Case ID: ark_178/html/1034-01.html
Source: Caselaw Access Project
Author: {"author": "McHaney, J.", "license": "Public Domain", "url": "https://static.case.law/"}
Date Created: 2024-08-24T03:29:51.129683

Barton Lumber & Brick Company v. Caraway.
    Opinion delivered January 28, 1929.
    
      Caraway, Baker & Gautney, for appellant.
    
      Smith & Blackford, for appellee.
   McHaney, J.

This is a suit by appellant to enforce a mechanic’s lien for $618.30 on the building and improvements located on land described in the complaint against appellees, E. A. Caraway and wife, and Mrs. Bell Townsend. Caraway was the owner of the land. The Federal Land Bank, not a party to this suit, held a first mortgage, and Mrs. Townsend a second mortgage. A house insured for $600 was destroyed by fire, and that sum was paid to the Federal Land Bank and by it turned over to Caraway to erect a new house. He bought the material from appellant for the new house, and filed an answer to this suit, admitting that he purchased the material therefor from appellant, and that the balance due as claimed was correct.

There was a decree for appellant against Caraway and wife, but the court refused to declare and enforce a lien on the improvements.

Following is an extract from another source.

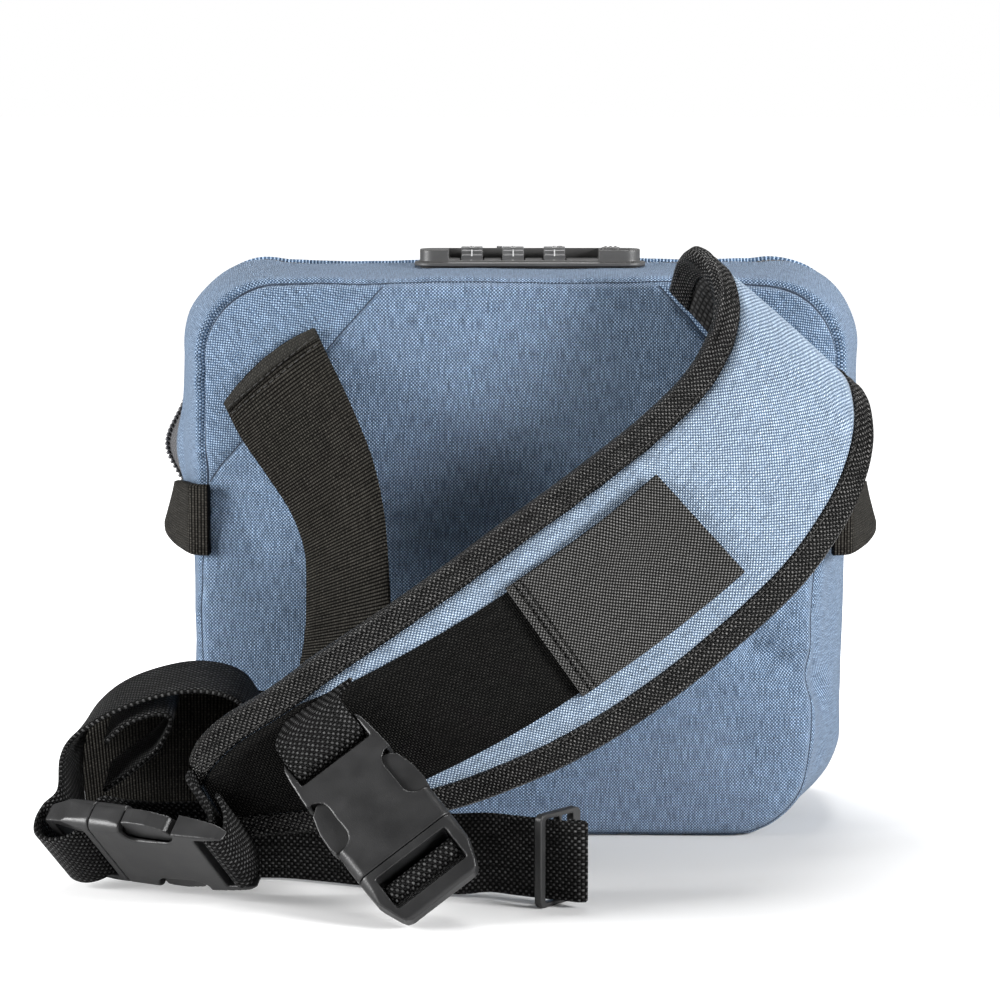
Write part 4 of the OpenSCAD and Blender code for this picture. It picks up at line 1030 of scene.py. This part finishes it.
SLEEVE_TOP = PAD_T / 2 + 2 * FACE_GAP + WEB_T + 0.0016
places = []
for from_end, sunk in zip(HEM_ROWS, (0.0002, 0.0003)):
    places += row_across(SLEEVE_TO - from_end / STATION, SLEEVE_TOP - sunk, 0.0185)
stitches("sleeve_stitches", PAD, places)
for name, k in (("upper", -1), ("lower", 1)):
    places = row_along(PAD, 0.2, PAD_END - 0.1,
                       across=lambda u: k * (spot(PAD, u)[6] / 2 - BIND_W + 0.0014),
                       off=lambda u: pad_half(u) + 0.0006)
    stitches(f"binding_stitches_{name}", PAD, places)


# ---- wide webbing from the left corner seam ----
# 38 mm webbing turned into the diagonal seam with a double-stitched hem, hanging and
# twisting down behind the pad.
CORNER = [stop(place, way, WIDE_W * share) for place, way, share in (
    ((-80.3, -46.3, 154.8), (0.77, 0, 0.64), 1),
    ((-75, -51, 144.5), (0.77, -0.12, 0.60), 1),
    ((-67, -58.5, 131.5), (0.74, -0.34, 0.55), 1),
    ((-60, -64, 118.5), (0.70, -0.50, 0.50), 1),
    ((-56, -67, 104.5), (0.68, -0.60, 0.42), 1),
    ((-55, -68.5, 88.5), (0.70, -0.62, 0.33), 1),
    ((-55, -69.5, 72.5), (0.74, -0.62, 0.22), 1),
    ((-57, -71.5, 57), (0.78, -0.60, 0.10), 1),
    ((-62.5, -75, 43), (0.78, -0.62, 0), 0.94),
    ((-71.5, -76.5, 36.5), (0.74, -0.42, 0.48), 0.84),
    ((-83, -75.5, 37), (0.30, 0.08, 0.94), 0.94),
    ((-96, -74.5, 37.5), (0.05, 0.02, 1), 1),
    ((-110, -74.5, 37.5), (0, 0, 1), 1),
    ((-122, -75.5, 36), (-0.05, 0, 1), 1),
    ((-138.4, -76.4, 30), (-0.10, 0, 1), 0.60))]


def hem_arch(u, share):
    """The sewn end of the strap is slightly arched."""
    return -0.0030 * (1 - share * share) * max(0.0, 1 - u)


corner_tape = tape_section(WEB_T, arch=hem_arch)
piece = finish_piece("corner_strap", sweep(CORNER, 0, len(CORNER) - 1, 220, corner_tape),
                     [wide_black], "bag")
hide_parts("corner_webbing")
hem_tape = tape_section(0.0009, WEB_T / 2 + 0.0004, lambda u: WIDE_W / 2 - 0.0002, hem_arch)
finish_piece("corner_strap_hem", sweep(CORNER, 0, 0.34, 6, hem_tape), [fine_black],
             "bag")
places = []
for u, raised in ((0.26, 0.0009), (0.46, 0.0001)):
    places += row_across(u, WEB_T / 2 + raised, 0.0182, 0.0026)
stitches("corner_strap_stitches", CORNER, places)


# ---- narrow webbing ----
# 25 mm webbing: from the pad to the first buckle, over the bars of both buckles, in
# slack loops at the left, and along the ground through the slide.
LEFT, RIGHT = (-1, 0, 0), (1, 0, 0)


def through(buckle, way, *places):
    """Stations down the middle of a buckle, as (y, z) in its own frame."""
    return [stop_at(buckle, (0, y, z), way) for y, z in places]


def wrap(buckle, way, y, start, end):
    """Stations round a bar of a buckle."""
    r = BAR_R + WEB_T / 2 + 0.0003
    turns = [math.radians(start + (end - start) * i / 4) for i in range(5)]
    return through(buckle, way, *[(y + r * math.cos(a), r * math.sin(a)) for a in turns])


PAD_SEAT = seat(PAD, 12.5, -0.018, PAD_T / 2 + 1.5 * WEB_T + 7 * FACE_GAP)
STABILISER = [
    (*PAD_SEAT, *Vector((0.82, 0, 0.57)).normalized(), WEB_W),
    stop_at(BUCKLE1, (-0.001, FEMALE_BAR - 0.011, 0.0026), LEFT),
    *through(BUCKLE1, LEFT, (FEMALE_BAR - 0.005, 0.003)),
    *wrap(BUCKLE1, LEFT, FEMALE_BAR, 90, -90),
    *through(BUCKLE1, LEFT, (FEMALE_BAR - 0.005, -0.00285), (FEMALE_BAR - 0.008, -0.00285))]
LOOP = [
    *through(BUCKLE1, LEFT, (-0.015, -0.0076), (-0.004, -0.0074), (MALE_BAR - 0.00345, -0.005)),
    *wrap(BUCKLE1, LEFT, MALE_BAR, 180, 0),
    *through(BUCKLE1, LEFT, (MALE_BAR + 0.00235, -0.005), (MALE_BAR - 0.001, -0.009),
             (-0.004, -0.010), (-0.013, -0.010))]
TIP = [
    stop((-95.5, -116, 28.7), (0.42, 0.25, -0.87)), stop((-96, -121, 28), (0.38, 0.45, -0.81)),
    *through(BUCKLE2, RIGHT, (FEMALE_BAR + 0.009, 0.0125), (FEMALE_BAR + 0.004, 0.007),
             (FEMALE_BAR + 0.00275, 0.003)),
    *wrap(BUCKLE2, RIGHT, FEMALE_BAR, 0, -180),
    *through(BUCKLE2, RIGHT, (FEMALE_BAR - 0.00245, 0.004), (FEMALE_BAR, 0.009),
             (FEMALE_BAR + 0.005, 0.014))]
SLIDE_MID, SLIDE_Z = Vector((8, -130.75, 0)), 14.35
SLIDE_DIR = Vector((0.9, -0.425, 0)).normalized()
SLIDE_NORMAL = Vector((-SLIDE_DIR.y, SLIDE_DIR.x, 0))


def by_slide(s, n, z=SLIDE_Z, way=(0, 0, -1)):
    """A station s along and n beside the straight run that the slide rides on."""
    return stop(SLIDE_MID + Vector((0, 0, z)) + SLIDE_DIR * s + SLIDE_NORMAL * n, way)


GROUND = [
    *through(BUCKLE2, RIGHT, (SLOT_MID, 0.0002), (SLOT_MID - 0.0002, 0.0045),
             (SLOT_MID - 0.0028, 0.0082)),
    stop((-116, -109.5, 20.5), (0.35, 0.60, -0.72)), stop((-107, -104, 16.5), (0.25, 0.45, -0.85)),
    stop((-98, -100, 13.8), (0.10, 0.20, -0.97)), stop((-86, -98, 13), (0, 0, -1)),
    stop((-72, -98.5, 12.9), (0, -0.05, -1)), stop((-59, -101, 12.5), (0, -0.25, -0.97)),
    stop((-45, -104.5, 11.6), (0, -0.45, -0.89)), stop((-31, -111, 11.6), (0, -0.48, -0.88)),
    by_slide(-30, 0, 12.9, (0, -0.20, -0.98)), by_slide(-20, 0), by_slide(-10, 0), by_slide(0, 0),
    by_slide(6, 0), by_slide(9.5, 0), by_slide(11.3, 1.2), by_slide(9.5, 2.4), by_slide(5, 2.4)]
HEAP = [
    *through(BUCKLE2, RIGHT, (SLOT_MID, -0.0002), (SLOT_MID + 0.0005, -0.0036),
             (SLOT_MID + 0.004, -0.0069), (MALE_L - 0.005, -0.0084), (MALE_L + 0.0005, -0.007),
             (MALE_L + 0.003, -0.0025), (MALE_L + 0.0028, 0.003)),
    stop_at(BUCKLE2, (0, MALE_L + 0.0015, 0.009), (1, 0.1, 0)),
    stop((-139, -98, 34), (0.15, 0.85, -0.50)), stop((-138, -93.5, 42.5), (0.05, 0.97, -0.20)),
    stop((-133.5, -91, 49.5), (0, 0.99, 0.05)), stop((-124.5, -90, 56), (0, 0.98, 0.18)),
    stop((-111.5, -90, 60.8), (0, 0.98, 0.20)), stop((-99, -90, 62.3), (0, 0.98, 0.20)),
    stop((-88, -90, 59.3), (0.05, 0.98, 0.15)), stop((-81, -90, 50.5), (0, 1, 0)),
    stop((-78.5, -90, 40), (0, 1, 0)), stop((-77, -91, 30), (-0.1, 0.99, 0))]
CURL = [stop(place, (0, 0.98, 0.17)) for place in (
    (-128, -91, 46), (-122, -91, 51.5), (-114.5, -91, 54.5), (-109, -91, 54.5), (-108, -91, 51.5),
    (-112.5, -91, 43.5), (-121, -91, 36.5), (-128.5, -91, 31))]
for name, route, steps, node in (
        ("stabiliser_strap", STABILISER, 110, "stabiliser_webbing"),
        ("buckle1_strap", LOOP, 120, "buckle1_webbing"),
        ("pad_tip_strap", TIP, 120, "pad_tip_webbing"),
        ("ground_strap", GROUND, 240, "floor_webbing"),
        ("heap_strap", HEAP, 200, "pile_webbing"), ("curl_strap", CURL, 90, "curl_webbing")):
    strap_bm = sweep(route, 0, len(route) - 1, steps, tape_section(WEB_T))
    piece = finish_piece(name, strap_bm, [webbing_black], "bag")
    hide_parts(node)


# ---- tabs over the ends of the zip ----
# Folded webbing sewn into the back seams, covering where the zip ends on each side. A
# tab narrows and leans away from the side towards its free end.
TAB_Z, TAB_H = 105, 0.023


def on_side(share, off, lean, width):
    """A station of the left tab off the swelling side, in mm, with lean and width."""
    y = -39.4 + share * 39.65
    swell = LOW_SWELL + (SIDE_SWELL - LOW_SWELL) * ease((TAB_Z / 1000 - 0.06) / 0.08)
    return -104 - swell * (1 - (y / 40) ** 2) * 1000 - off - 1.5, y, lean, width


TAB = [(-100.4, -43.8, 0, 1), (-103.4, -43, 0, 1), (-105.9, -41, 0, 1),
       on_side(0.12, 1.3, -0.03, 0.98), on_side(0.36, 2.5, -0.08, 0.92),
       on_side(0.66, 3.7, -0.18, 0.80), on_side(0.9, 4.3, -0.26, 0.66),
       on_side(1, 4.4, -0.30, 0.60)]
for hand, k in (("left", 1), ("right", -1)):
    route = [stop((k * x, y, TAB_Z), (k * lean, 0, -1), TAB_H * width) for x, y, lean, width in TAB]
    tab_bm = sweep(route, 0, len(route) - 1, 42, tape_section(2 * WEB_T))
    piece = finish_piece(f"end_tab_{hand}", tab_bm, [wide_black], "bag")
    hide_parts(f"zip_tab_{hand}")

No lien was sought upon the land, and correctly so, for both mortgages were filed prior to the furnishing of material. Only a lien on the new building or dwelling house was claimed, and it was superior to the second mortgage of appellee, Mrs. Bell Townsend, by virtue of § 6909, O. & M. Digest. Her mortgage lien covered the land and improvements at the time the mortgage was filed, but, when the dwelling house was destroyed by fire, her security was decreased by the value of the house. The erection of a new house thereafter would have been additional security had it been paid for. But the erection of a new house entitled the material furnisher to a mechanic’s lien superior to the mortgage, in so far as the house was concerned, but not as against the land. See Judd v. Rieff, 174 Ark. 362, 295 S. W. 370, where it was held that a mechanic’s lien for material furnished to build a garage was superior to a vendor’s lien in so far as the garage is concerned. This court there said:

“In Imboden v. Citizens’ Bank, 163 Ark. 615, 260 S. W. 734, we held that, under § 6909, supra, a mechanic’s or materialman’s lien is superior to a prior mortgage only on a separate building constructed with the labor and material furnished or such addition as is separable from the original building, without injury thereto. And in Gunter v. Ludlam, supra, we held that § 6911 of C. & M. Digest ‘gives priority to liens for labor or material only against other incumbrances created after the commencement of the improvement, and in effect subordinates the lien to.prior incumbrances by way of mortgage or otherwise.’ ”

It makes no difference, so far as Mrs. Townsend is concerned, that the house was burned and the insurance money used in part to erect a new house. She is in the same position she would have been had there never been a house on the property prior to the erection of the new one. The Federal Land Bank is not a party, and no priority is claimed as to it.

The court erred in not decreeing a lien on the building for the material bill. Reversed, and remanded with directions to enter a decree in accordance with this opinion.